An effective, fast-moving anthology that makes masterful use of its limited resources, “Project Eerie” is a found footage film that works.
Written and directed by Ricky Umberger, Project Eerie is a found footage film making its World Premiere at this year’s outstanding GenreBlast Film Festival.
In the film, brothers Jesse and Jacob Warner disappear during a livestream on Halloween night.
Jesse (Braydan Wade) and Jacob (listed on IMDb only as Jacob) are live-streaming their Halloween exploits, consisting of the usual juvenile stuff that makes barely a ripple in social media circles. Remembering a derelict office building, they break in and chance upon abandoned U.S. Military files, including a DVD discussing PROJECT EERIE. From the moment they press play, their lives will never be the same again.
Rather than having the two brothers narrating the video as it plays, the film progresses seamlessly from one segment to the next. For me, this works quite well, using the Portmanteau style of storytelling whilst using the DVD as the linking device.

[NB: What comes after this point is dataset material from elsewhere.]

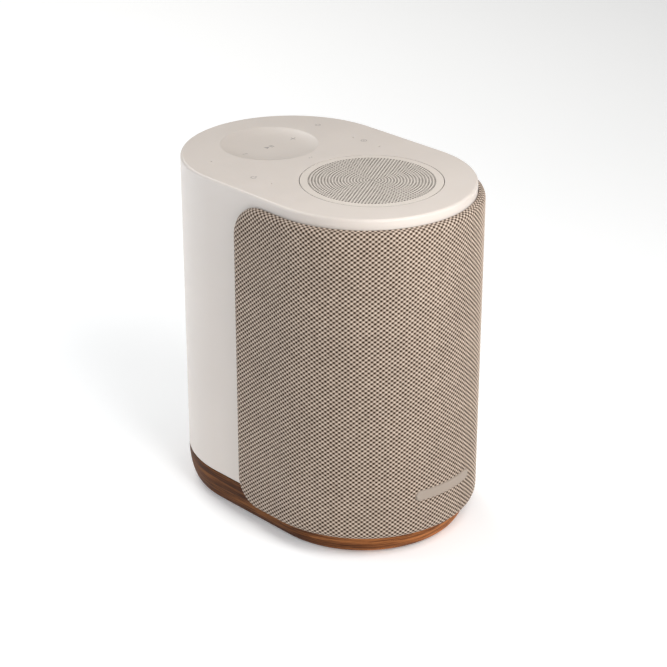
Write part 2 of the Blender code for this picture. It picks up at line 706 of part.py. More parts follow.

It manages to avoid having a lull between episodes by just having the video play, so it feels like you are watching the last thing the brothers watched.
As we know, the found footage genre can give you a lot of bang for your buck, especially with some inventive direction, and this creative take on the subgenre is no exception.
The limited make-up effects work well with the quick cuts to hit hard and keep things moving quickly. Each video offers enough to keep you engaged.
As a collection, we get an effective set of tales that tap into darker fears.
We also get nods to established genre classics, but I’ll leave you to discover those enjoyable references.
The first story revolves around a dad and his daughter during a weekend that goes horribly wrong. It’s truly chilling, keeping the tension running with a very lean runtime. Right out of the gate, Umberger wastes no time setting a terrifying tone and taking no prisoners.
The second story features two hunters trying to catch a man accused of killing his wife and daughter. They soon find themselves plunged into a desperate fight for survival following an encounter with a crashed space station carrying deadly cargo.
The third and final story features a couple of presenters from an online paranormal show visiting an Amish community to investigate strange activity reported by a new resident. They soon learn that the supernatural is real and that it’s not the house that is the problem.
The three stories have a nighttime link running between them, which seems to have no bearing on the tales until we get to the final segment. It’s very disturbing, and I won’t spoil the fun here.
The ending is as expected, given that we know the boys disappeared on Halloween night, and no one breaks into a Government facility (disused or otherwise) without someone knowing about it.
Umberger delivers some first-class chills against a small budget.
The cast is game, and each actor does enough to make you care about his or her plight and sympathize with them as things go awry.
The first tale hit the hardest, with Trevor Mullins (played by Umberger) plumbing the pits of despair. He manages to convey so much so well in the limited time allotted to this tale.
The last story is a cool take on those Paranormal Investigation programs and moves quickly with a “never explain, never complain” approach that has a claustrophobic feel to it and is handled impressively.
A great deal of thought is put into the setup for each of the shorts, and Umberger resists the urge to employ the same familiar jump scares from story to story or even the same stylistic approach. For example, the first story looks darker and less polished due to the time frame it takes place (1994), as compared to the other two stories which are more modern.
A truly welcome addition to the found footage subgenre, Project Eerie is investing, well-executed, and inventive; it’s well worth a watch whenever you can catch it.